Lastly, your IT service management transformation should be further backed by legacy system modernization to reduce the volumes of regular and emergency maintenance work ITSM teams need to deal with.
2. Your Processes are Repeatable but Uncoordinated
A more repeatable degree of certain ITIL processes and functions demonstrates a higher level of maturity in ITSM. When working on standard tasks, different IT people follow the same or similar procedures. However, not all of them are properly documented.
Level 2 issues. The ITSM department has a defined set of goals and adjectives. However, individual or team metrics for IT service management are not set or fully monitored. Coordination between people or different teams is low as the communication remains siloed and in-effective. Feedback is occasionally provided by stakeholders but in an ad-hoc manner. ITSM professionals still have a limited understanding of how their activity affects stakeholder outcomes.
While team members understand their role and duties, plus receive basic training when they join, most of their training is informal and doesn’t continue past the onboarding stage. As a result, there’s a high degree of reliance on personal knowledge, rather than cumulative IT service management best practices, and thus errors occur more frequently.
How to resolve Level 2 issues:
- Resolve IT isolation. On an inner level, focus on further process formalization, documentation, and automation. Commit to creating a more diverse range of resources and SOPs every individual can refer to. Set clear communication policies to promote a timely escalation of issues and increase collaboration between individuals. Start involving more business stakeholders to reduce the confusion around priorities, requirements, and overall strategic direction.
- Procedure standardization. Continue your efforts of consolidating redundant processes, adding automation, and increasing the levels of standardization across all repeatable procedures.
- Adopt tiered support/service desk. To improve service level consistency, start breaking down your ITSM center into tiers to “filter” different issues by type, priority, and complexity. Introduce automation (self-service) for Tier 0 issue resolution and map out proper escalation procedures for more complex ones. Ensure that each Tier is adequately staffed, and every specialist has sufficient access, knowledge, and tools for resolving their set of tasks. Consider an external IT infrastructure management service provider if you lack in-house resources.

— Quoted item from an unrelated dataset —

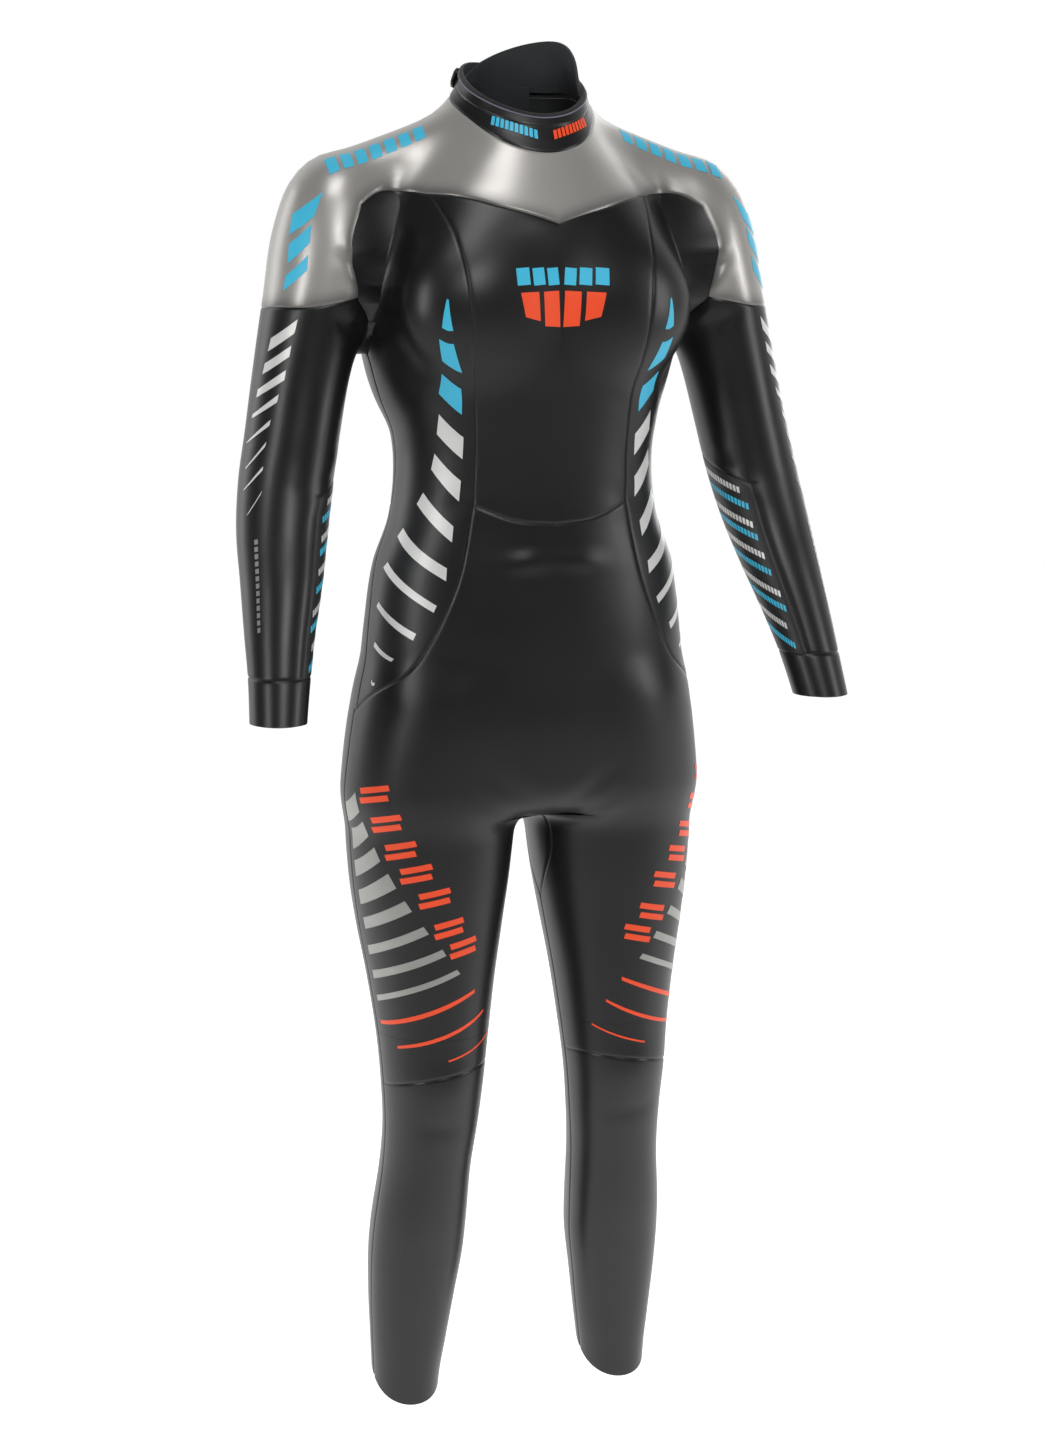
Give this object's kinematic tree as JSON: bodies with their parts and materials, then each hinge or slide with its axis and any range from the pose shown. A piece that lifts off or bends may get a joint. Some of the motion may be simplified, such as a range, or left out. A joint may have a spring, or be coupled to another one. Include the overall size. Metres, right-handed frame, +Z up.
{
  "type": "full wetsuit",
  "caption": "Full-length swimming wetsuit of glued neoprene panels with a stand-up collar, a back zip and a neck closure flap.",
  "frame": {"origin": "centre of the neck at the height of the shoulders' base, on the suit's plane of symmetry", "axes": "+Z up the body, -Y the wearer's front, +X the wearer's left"},
  "size_m": [0.6486, 0.2705, 1.4545],
  "materials": {
    "smooth_skin": "smooth coated black neoprene with a soft satin gloss",
    "silver_skin": "smooth coated neoprene in a warm silver grey",
    "stretch_jersey": "dark grey stretch jersey laminated to neoprene",
    "catch_rubber": "matt black textured rubber on the inner forearm",
    "binding_tape": "black woven tape and webbing",
    "loop_pile": "black loop pile",
    "moulded_black": "black moulded plastic",
    "dark_metal": "black enamelled zinc"
  },
  "bodies": {
    "root": {"shoulder_yoke": "silver_skin", "chest_panel": "smooth_skin", "front_leg_panel": "smooth_skin", "crotch_gusset": "stretch_jersey", "collar_band": "smooth_skin", "collar_binding": "binding_tape", "neck_guard": "stretch_jersey", "zip_backing_flap": "stretch_jersey", "flap_stitch_strip": "binding_tape", "collar_hook_patch": "moulded_black", "zip_bottom_stop": "dark_metal", "flank_panel_left": "smooth_skin", "flank_panel_right": "smooth_skin", "back_panel_left": "smooth_skin", "back_panel_right": "smooth_skin", "seat_panel_left": "smooth_skin", "seat_panel_right": "smooth_skin", "knee_section_left": "smooth_skin", "knee_section_right": "smooth_skin", "upper_sleeve_left": "smooth_skin", "upper_sleeve_right": "smooth_skin", "elbow_section_left": "smooth_skin", "elbow_section_right": "smooth_skin", "zip_tape_left": "binding_tape", "zip_tape_right": "binding_tape", "zip_chain_left": "moulded_black", "zip_chain_right": "moulded_black", "zip_top_stop_left": "dark_metal", "zip_top_stop_right": "dark_metal"},
    "forearm_left": {"forearm_sleeve_left": "smooth_skin", "catch_panel_left": "catch_rubber", "cuff_left": "smooth_skin"},
    "forearm_right": {"forearm_sleeve_right": "smooth_skin", "catch_panel_right": "catch_rubber", "cuff_right": "smooth_skin"},
    "lower_leg_left": {"shin_panel_left": "smooth_skin", "calf_panel_left": "smooth_skin"},
    "lower_leg_right": {"shin_panel_right": "smooth_skin", "calf_panel_right": "smooth_skin"},
    "zip_slider": {"zip_slider": "dark_metal"},
    "zip_puller": {"zip_puller": "dark_metal"},
    "closure_flap": {"closure_flap": "smooth_skin", "flap_loop_patch": "loop_pile", "flap_pull_tab": "binding_tape"}
  },
  "joints": [
    {"name": "left_elbow_bend", "type": "hinge", "parent": "root", "child": "forearm_left", "pos_m": [0.253, -0.0054, -0.335], "axis": [-1, 0, 0], "range_deg": [0, 70], "stiffness_Nm_per_rad": 0.8, "deforming": ["elbow_section_left"]},
    {"name": "right_elbow_bend", "type": "hinge", "parent": "root", "child": "forearm_right", "pos_m": [-0.253, -0.0054, -0.335], "axis": [-1, 0, 0], "range_deg": [0, 70], "stiffness_Nm_per_rad": 0.8, "deforming": ["elbow_section_right"]},
    {"name": "left_knee_bend", "type": "hinge", "parent": "root", "child": "lower_leg_left", "pos_m": [0.104, -0.004, -1], "axis": [1, 0, 0], "range_deg": [0, 75], "stiffness_Nm_per_rad": 2, "deforming": ["knee_section_left"]},
    {"name": "right_knee_bend", "type": "hinge", "parent": "root", "child": "lower_leg_right", "pos_m": [-0.104, -0.004, -1], "axis": [1, 0, 0], "range_deg": [0, 75], "stiffness_Nm_per_rad": 2, "deforming": ["knee_section_right"]},
    {"name": "zip_run", "type": "hinge", "parent": "root", "child": "zip_slider", "pos_m": [0, -0.49996, -0.19168], "axis": [-1, 0, 0], "range_deg": [0, 34.2]},
    {"name": "puller_swing", "type": "hinge", "parent": "zip_slider", "child": "zip_puller", "pos_m": [0, 0.07376, 0.01671], "axis": [1, 0, 0], "range_deg": [0, 150]},
    {"name": "closure_flap_open", "type": "hinge", "parent": "root", "child": "closure_flap", "pos_m": [0.033, 0.062, 0.045], "axis": [0, 0, -1], "range_deg": [0, 110], "stiffness_Nm_per_rad": 0.02}
  ]
}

3. Your ITIL Procedures Are in Place, but Not Followed
At the Level 3 maturity level organizations have already a set of SOPs and standardized processes, to back ITSM management. All procedures are documented and accessible. Documentation is version-numbered, and a formal change control procedure is in place. Team roles are formally defined, recognized, and assigned. Performance within each role is measured based on a set of metrics. As a result, ITSM teams operate with higher consistency and efficiency.
Regular training and sufficient resources are provided for individuals to follow the set-forth IT service management principles. Corporate knowledge, business context, and external requirements shape and enforce ITSM policies. Stakeholders provide regular feedback to the teams to act upon.

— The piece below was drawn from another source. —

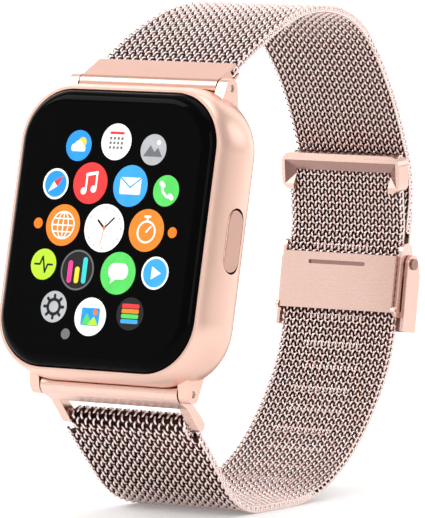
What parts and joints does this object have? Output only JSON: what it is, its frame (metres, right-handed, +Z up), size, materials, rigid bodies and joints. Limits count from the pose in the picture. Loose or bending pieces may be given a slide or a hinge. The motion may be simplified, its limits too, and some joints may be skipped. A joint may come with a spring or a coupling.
{
  "type": "smartwatch",
  "caption": "Rounded rectangular wrist computer with a domed screen and side button, on a closed woven metal strap with a sliding fold-over clasp.",
  "frame": {"origin": "centre of the bounding box in X and Y, at the lowest point of the strap", "axes": "+X from the screen's middle to the button side, +Y from the screen back to the clasp, +Z up; the watch leans back 12.4 degrees and stands on its strap"},
  "size_m": [0.0332, 0.0616, 0.0658],
  "materials": {
    "case_metal": "satin",
    "button_metal": "satin",
    "cover_glass": "gloss",
    "black_rubber": "matte",
    "display": "gloss",
    "tray_metal": "satin",
    "board": "satin",
    "chip": "matte",
    "cell": "satin",
    "motor_steel": "satin",
    "flex": "satin",
    "frame_plastic": "matte",
    "back_ceramic": "gloss",
    "screw_steel": "satin",
    "sensor_glass": "gloss",
    "contact_gold": "satin",
    "bar_steel": "satin",
    "strap_steel": "satin",
    "clasp_steel": "satin"
  },
  "bodies": {
    "case": {"case_body": "case_metal", "tact_switch": "chip", "cover_glass": "cover_glass", "glass_gasket": "black_rubber", "display_panel": "display", "display_tray": "tray_metal", "main_board": "board", "board_chips": "chip", "battery": "cell", "vibration_motor": "motor_steel", "display_flex": "flex", "inner_frame": "frame_plastic", "sensor_board": "board", "back_cover": "back_ceramic", "back_screws": "screw_steel", "sensor_window": "sensor_glass", "charging_contacts": "contact_gold", "upper_bar_tube": "bar_steel", "upper_bar_pins": "bar_steel", "lower_bar_tube": "bar_steel", "lower_bar_pins": "bar_steel"},
    "button": {"side_button": "button_metal", "button_seal": "black_rubber", "button_clip": "screw_steel"},
    "upper_strap": {"upper_end_link": "clasp_steel", "upper_mesh": "strap_steel", "hook_plate": "clasp_steel"},
    "strap_frame": {"lower_frame": "clasp_steel"},
    "lower_strap": {"lower_mesh": "strap_steel", "tail_clip": "clasp_steel", "slider_body": "clasp_steel", "hinge_pin": "clasp_steel"},
    "cover": {"clasp_cover": "clasp_steel"},
    "plate": {"lock_plate": "clasp_steel"}
  },
  "joints": [
    {"name": "button_press", "type": "slide", "parent": "case", "child": "button", "axis": [-1, 0, 0], "range_m": [0, 0.0004], "stiffness_N_per_m": 2500},
    {"name": "upper_strap_swing", "type": "hinge", "parent": "case", "child": "upper_strap", "pos_m": [0, -0.01644, 0.05586], "axis": [1, 0, 0], "range_deg": [0, 75]},
    {"name": "strap_frame_swing", "type": "hinge", "parent": "case", "child": "strap_frame", "pos_m": [0, -0.02495, 0.01718], "axis": [-1, 0, 0], "range_deg": [0, 5.5]},
    {"name": "lower_strap_swing", "type": "hinge", "parent": "strap_frame", "child": "lower_strap", "pos_m": [0, -0.02089, 0.01277], "axis": [-1, 0, 0], "range_deg": [0, 4.5]},
    {"name": "cover_fold", "type": "hinge", "parent": "lower_strap", "child": "cover", "pos_m": [0, 0.02868, 0.03013], "axis": [1, 0, 0], "range_deg": [0, 95]},
    {"name": "plate_lift", "type": "hinge", "parent": "lower_strap", "child": "plate", "pos_m": [0, 0.0253, 0.0241], "axis": [1, 0, 0], "range_deg": [0, 60]}
  ],
  "couplings": [
    {"joint": "strap_frame_swing", "follows": "upper_strap_swing", "ratio": 0.06},
    {"joint": "lower_strap_swing", "follows": "upper_strap_swing", "ratio": 0.05}
  ]
}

Level 3 issues. Most procedures are planned in advance and rarely pursued on an ad-hoc basis unless there’s a critical issue. Failures to follow the set procedures are an exception. However, teams’ actions are still reactive, rather than proactive. Not all repetitive activities are automated and there’s no direct mechanism in place to ensure that all individuals follow the set procedures.
How to resolve Level 3 issues:
- Address cultural resistance. Work further with individuals to encourage the adoption of the set policies. Gather feedback for improvements and promote further knowledge sharing practices to speed up the adoption of new ITIL procedures. Address issues both at the grassroots and at management levels.
- Adopt integrated IT service management solutions. To ensure consistency and higher levels of coordination of all IT management and maintenance activities, address multi-capabilities vendors that provide consolidated visibility into different functions, systems, and assets, as well as enable centralized monitoring of tasks execution.
4. You Have Set Practices and SLAs, but Not Full Automation
At this stage, you have reached a strong alignment between ITSM activities and your company’s business strategy. You have appointed process owner(s) to monitor the execution and report on targets. The IT department sets targets in line with the business strategy of your company and continuously seeks new areas for improving IT capabilities. All the procedures are well-documented and performed consistently. Processes and toolkits are integrated. Knowledge sharing and cross-functional collaboration happen effectively. All procedures are also measured and monitored for compliance.
At this point, automation is deployed for most processes, though still in a somewhat ad-hoc manner.
How to resolve Level 4 issues:
- Introduce a greater extent of automation: At this point, your company needs to focus on optimization to improve the team’s performance, reduce execution times, and improve customer services. Robotic process automation (RPA) solutions for ITSM process automation are one option to consider. ML-powered predictive infrastructure monitoring systems and intelligent ticket routing engines are another area of interest for ITSM leaders.
The End Goal: Level 5 Optimized IT Service Management
Level 5 ITSM maturity is the ultimate objective for organizations seeking to reduce their IT and business service costs and improve their quality.
At this point, the company has adopted IT service management solutions that facilitate process automation, task coordination, and monitoring across to the service lifecycle. IT teams are quick to respond to changes in the business context and requirement to re-align processes with the company’s goals. Metrics are used to assess the effectiveness of each process outcome in regard to stakeholder requirements. A feedback loop is in place to ensure further service level improvements. All the redundant or ineffective procedures are eliminated, and automation is used in every applicable use case. The IT team delivers reliable services and proactively acts on new requests.
To Conclude
Optimized IT service management promotes organic integration of IT into the general business structure through improving collaboration, knowledge sharing, and feedback loops.
The ITIL 4 framework sets forth a strategy for attaining a systematic approach to the delivery and management of IT services so that your company benefits from:
- Lower IT costs
- Higher service levels and standards
- Improved employee productivity and efficiency
- Higher customer satisfaction through consistency
By knowing where your company stands in terms of ITIL maturity, you can set forth respective targets and core areas for improvement. Doing so will help you formalize the optimal list of requirements for ITSM tools or platforms and right-size your technological investment.